#### What you are asked to do:
Beginning with the first line of the data below, reproduce every line unchanged, ending with the line that holds "flat parting face.".

----------

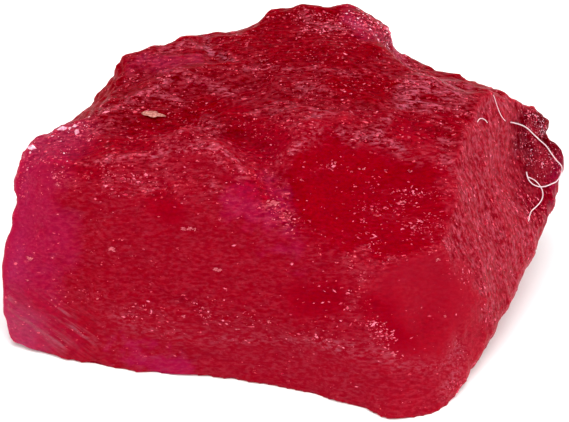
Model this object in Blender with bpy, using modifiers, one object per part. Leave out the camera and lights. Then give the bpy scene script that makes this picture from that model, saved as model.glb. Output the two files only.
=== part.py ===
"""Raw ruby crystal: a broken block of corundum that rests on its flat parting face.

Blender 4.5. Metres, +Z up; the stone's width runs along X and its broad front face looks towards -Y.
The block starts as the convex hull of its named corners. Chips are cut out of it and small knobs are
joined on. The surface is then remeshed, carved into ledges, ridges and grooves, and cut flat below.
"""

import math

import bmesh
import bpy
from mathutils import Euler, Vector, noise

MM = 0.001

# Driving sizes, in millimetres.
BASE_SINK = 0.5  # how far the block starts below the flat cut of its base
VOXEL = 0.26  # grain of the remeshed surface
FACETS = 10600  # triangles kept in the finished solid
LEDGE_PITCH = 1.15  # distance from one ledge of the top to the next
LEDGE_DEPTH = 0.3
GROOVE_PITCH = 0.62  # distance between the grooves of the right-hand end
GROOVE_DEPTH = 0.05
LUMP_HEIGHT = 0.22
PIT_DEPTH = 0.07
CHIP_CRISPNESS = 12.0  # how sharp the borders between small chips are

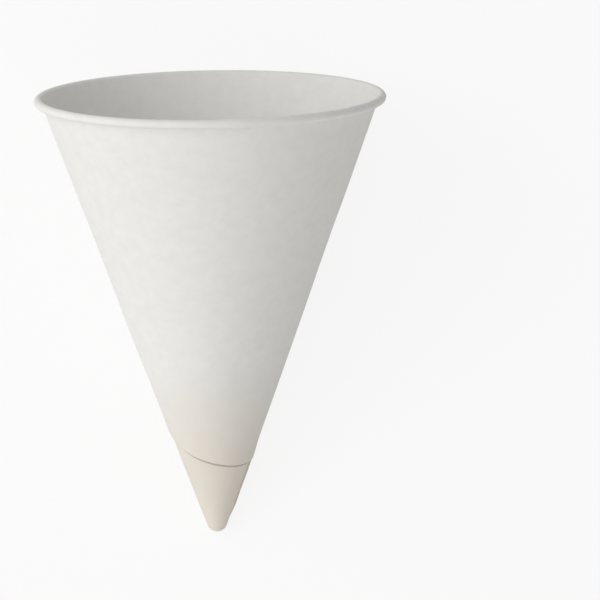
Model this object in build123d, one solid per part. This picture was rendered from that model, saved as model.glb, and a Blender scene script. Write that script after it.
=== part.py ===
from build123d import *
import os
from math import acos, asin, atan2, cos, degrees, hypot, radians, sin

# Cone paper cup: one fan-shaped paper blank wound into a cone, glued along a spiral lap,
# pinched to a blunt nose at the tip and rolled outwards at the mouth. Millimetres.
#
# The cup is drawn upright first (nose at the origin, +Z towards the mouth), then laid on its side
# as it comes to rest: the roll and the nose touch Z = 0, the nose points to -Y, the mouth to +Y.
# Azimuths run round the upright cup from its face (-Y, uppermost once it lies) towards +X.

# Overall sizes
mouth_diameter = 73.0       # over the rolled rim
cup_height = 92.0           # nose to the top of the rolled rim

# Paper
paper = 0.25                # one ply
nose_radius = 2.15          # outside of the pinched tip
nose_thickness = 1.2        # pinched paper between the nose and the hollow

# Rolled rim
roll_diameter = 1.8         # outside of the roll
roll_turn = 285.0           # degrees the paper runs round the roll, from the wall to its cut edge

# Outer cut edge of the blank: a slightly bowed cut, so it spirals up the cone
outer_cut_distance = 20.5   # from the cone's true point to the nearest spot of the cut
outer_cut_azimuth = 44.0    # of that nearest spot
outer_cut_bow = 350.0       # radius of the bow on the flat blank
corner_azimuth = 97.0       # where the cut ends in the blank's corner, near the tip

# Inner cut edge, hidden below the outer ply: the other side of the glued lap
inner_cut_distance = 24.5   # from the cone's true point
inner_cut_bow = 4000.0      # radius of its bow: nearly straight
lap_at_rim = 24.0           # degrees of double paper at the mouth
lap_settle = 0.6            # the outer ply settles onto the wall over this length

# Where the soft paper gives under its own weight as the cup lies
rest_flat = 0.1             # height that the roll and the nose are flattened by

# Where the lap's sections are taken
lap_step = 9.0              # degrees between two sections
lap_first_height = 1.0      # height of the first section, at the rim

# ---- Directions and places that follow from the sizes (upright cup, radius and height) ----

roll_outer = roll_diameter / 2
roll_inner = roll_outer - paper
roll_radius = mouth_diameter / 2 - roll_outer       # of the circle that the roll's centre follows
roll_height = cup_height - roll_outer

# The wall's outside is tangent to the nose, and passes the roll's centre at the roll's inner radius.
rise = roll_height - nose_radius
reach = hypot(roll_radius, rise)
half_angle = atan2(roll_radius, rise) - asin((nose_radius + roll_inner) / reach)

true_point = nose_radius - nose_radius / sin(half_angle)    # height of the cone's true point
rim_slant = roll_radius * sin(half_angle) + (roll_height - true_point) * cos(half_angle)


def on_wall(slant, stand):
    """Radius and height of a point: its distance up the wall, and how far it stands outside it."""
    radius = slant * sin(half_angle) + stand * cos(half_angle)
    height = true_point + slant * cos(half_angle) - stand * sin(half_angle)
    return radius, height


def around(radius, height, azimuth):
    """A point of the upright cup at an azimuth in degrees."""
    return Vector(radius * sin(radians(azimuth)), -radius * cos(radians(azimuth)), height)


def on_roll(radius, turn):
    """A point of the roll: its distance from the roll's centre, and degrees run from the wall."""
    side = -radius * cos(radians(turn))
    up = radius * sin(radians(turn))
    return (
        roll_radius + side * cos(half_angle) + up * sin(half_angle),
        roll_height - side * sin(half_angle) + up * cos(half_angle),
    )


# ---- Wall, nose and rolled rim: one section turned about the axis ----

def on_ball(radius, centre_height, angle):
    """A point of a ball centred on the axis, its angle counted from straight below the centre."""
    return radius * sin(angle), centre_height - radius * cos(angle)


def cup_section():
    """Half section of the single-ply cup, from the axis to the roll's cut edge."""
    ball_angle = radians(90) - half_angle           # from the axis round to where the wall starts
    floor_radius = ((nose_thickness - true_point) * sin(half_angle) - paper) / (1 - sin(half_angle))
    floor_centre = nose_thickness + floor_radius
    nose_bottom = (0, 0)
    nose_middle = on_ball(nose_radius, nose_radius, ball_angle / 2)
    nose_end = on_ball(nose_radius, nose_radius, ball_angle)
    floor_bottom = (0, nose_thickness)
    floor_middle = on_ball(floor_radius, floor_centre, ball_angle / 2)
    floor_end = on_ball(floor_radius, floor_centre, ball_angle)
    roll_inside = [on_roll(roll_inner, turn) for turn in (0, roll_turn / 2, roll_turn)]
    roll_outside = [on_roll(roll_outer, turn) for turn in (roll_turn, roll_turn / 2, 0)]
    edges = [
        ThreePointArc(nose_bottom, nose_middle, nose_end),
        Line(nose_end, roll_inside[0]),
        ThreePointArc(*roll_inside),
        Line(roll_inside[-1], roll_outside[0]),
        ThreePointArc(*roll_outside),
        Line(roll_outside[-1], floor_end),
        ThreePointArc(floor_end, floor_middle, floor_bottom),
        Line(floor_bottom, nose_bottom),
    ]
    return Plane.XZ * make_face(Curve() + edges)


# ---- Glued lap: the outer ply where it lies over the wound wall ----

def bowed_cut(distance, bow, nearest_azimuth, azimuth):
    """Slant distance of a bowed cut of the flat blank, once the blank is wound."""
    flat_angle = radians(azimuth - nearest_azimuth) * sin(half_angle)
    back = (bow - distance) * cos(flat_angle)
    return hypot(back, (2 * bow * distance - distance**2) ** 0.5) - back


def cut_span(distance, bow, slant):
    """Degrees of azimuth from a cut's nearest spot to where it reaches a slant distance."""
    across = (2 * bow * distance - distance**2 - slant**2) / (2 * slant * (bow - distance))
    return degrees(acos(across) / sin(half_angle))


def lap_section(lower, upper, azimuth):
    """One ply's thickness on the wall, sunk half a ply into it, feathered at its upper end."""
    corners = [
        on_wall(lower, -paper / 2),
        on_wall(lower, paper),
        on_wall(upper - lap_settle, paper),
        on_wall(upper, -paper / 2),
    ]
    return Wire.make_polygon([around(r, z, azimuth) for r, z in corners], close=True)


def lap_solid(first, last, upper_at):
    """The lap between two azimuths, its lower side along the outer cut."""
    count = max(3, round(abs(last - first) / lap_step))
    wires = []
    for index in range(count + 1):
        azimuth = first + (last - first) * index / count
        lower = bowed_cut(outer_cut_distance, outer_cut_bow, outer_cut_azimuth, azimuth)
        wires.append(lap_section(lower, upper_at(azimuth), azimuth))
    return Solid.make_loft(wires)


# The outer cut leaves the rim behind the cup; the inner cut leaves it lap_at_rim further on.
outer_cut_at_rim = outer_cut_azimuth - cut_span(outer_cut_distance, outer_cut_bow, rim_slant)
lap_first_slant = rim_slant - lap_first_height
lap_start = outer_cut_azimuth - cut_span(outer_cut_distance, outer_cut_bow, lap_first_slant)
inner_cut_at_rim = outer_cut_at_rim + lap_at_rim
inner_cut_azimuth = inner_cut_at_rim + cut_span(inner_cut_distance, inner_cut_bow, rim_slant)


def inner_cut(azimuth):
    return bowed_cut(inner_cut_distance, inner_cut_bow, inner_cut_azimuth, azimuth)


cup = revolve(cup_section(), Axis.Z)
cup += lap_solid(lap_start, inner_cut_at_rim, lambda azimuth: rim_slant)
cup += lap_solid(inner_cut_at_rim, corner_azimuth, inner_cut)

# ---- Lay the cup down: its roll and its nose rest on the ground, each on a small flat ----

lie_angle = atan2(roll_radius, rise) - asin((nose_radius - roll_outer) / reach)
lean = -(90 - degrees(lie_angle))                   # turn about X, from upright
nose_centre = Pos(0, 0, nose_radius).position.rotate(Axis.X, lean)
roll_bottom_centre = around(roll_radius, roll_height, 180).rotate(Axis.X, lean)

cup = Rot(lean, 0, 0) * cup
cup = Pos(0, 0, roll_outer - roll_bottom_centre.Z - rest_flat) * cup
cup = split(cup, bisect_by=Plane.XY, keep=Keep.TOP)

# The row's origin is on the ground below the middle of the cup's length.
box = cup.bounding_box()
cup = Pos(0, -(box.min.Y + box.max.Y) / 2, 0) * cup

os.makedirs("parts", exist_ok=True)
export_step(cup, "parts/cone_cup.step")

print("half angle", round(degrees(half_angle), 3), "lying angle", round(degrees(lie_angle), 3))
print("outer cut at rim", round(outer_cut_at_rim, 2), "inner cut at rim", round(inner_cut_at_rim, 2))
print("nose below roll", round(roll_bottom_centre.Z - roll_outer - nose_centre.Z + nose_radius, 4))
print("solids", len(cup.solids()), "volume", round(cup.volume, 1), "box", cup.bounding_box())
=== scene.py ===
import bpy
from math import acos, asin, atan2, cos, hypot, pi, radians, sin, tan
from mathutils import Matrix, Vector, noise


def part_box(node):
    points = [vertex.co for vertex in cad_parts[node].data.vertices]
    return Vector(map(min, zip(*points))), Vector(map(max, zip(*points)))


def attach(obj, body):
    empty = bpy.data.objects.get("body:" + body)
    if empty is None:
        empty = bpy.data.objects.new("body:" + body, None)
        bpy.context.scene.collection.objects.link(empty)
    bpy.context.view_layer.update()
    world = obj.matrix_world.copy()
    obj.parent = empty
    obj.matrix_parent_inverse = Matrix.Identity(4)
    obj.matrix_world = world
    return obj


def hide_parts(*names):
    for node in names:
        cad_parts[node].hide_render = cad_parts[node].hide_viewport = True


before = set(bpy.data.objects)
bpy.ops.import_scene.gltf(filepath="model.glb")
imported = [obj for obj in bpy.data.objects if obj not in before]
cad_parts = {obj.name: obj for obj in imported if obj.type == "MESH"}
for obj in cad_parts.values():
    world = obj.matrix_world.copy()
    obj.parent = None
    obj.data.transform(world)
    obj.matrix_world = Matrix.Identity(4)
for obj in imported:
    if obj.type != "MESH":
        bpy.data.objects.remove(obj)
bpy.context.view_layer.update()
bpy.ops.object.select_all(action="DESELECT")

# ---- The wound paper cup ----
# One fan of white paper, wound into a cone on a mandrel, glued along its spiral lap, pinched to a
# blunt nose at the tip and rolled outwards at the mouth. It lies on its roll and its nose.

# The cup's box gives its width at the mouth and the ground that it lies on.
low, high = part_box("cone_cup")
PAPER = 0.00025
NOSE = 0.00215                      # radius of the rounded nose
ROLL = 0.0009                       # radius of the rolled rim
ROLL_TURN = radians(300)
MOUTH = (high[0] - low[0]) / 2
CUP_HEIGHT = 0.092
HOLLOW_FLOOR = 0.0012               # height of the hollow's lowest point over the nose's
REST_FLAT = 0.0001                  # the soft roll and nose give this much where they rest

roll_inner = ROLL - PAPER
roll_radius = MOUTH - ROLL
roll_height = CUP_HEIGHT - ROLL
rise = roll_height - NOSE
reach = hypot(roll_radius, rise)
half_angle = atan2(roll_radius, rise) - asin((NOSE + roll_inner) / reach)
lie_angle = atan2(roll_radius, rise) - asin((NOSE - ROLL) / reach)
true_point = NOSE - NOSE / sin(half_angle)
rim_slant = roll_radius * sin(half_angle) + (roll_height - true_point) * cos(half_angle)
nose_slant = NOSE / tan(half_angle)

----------

#### Answer:
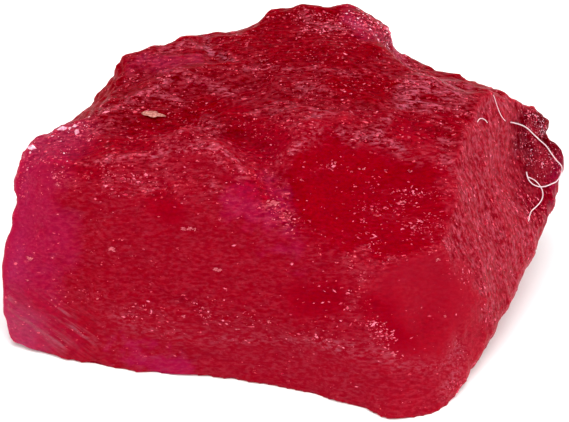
Model this object in Blender with bpy, using modifiers, one object per part. Leave out the camera and lights. Then give the bpy scene script that makes this picture from that model, saved as model.glb. Output the two files only.
=== part.py ===
"""Raw ruby crystal: a broken block of corundum that rests on its flat parting face.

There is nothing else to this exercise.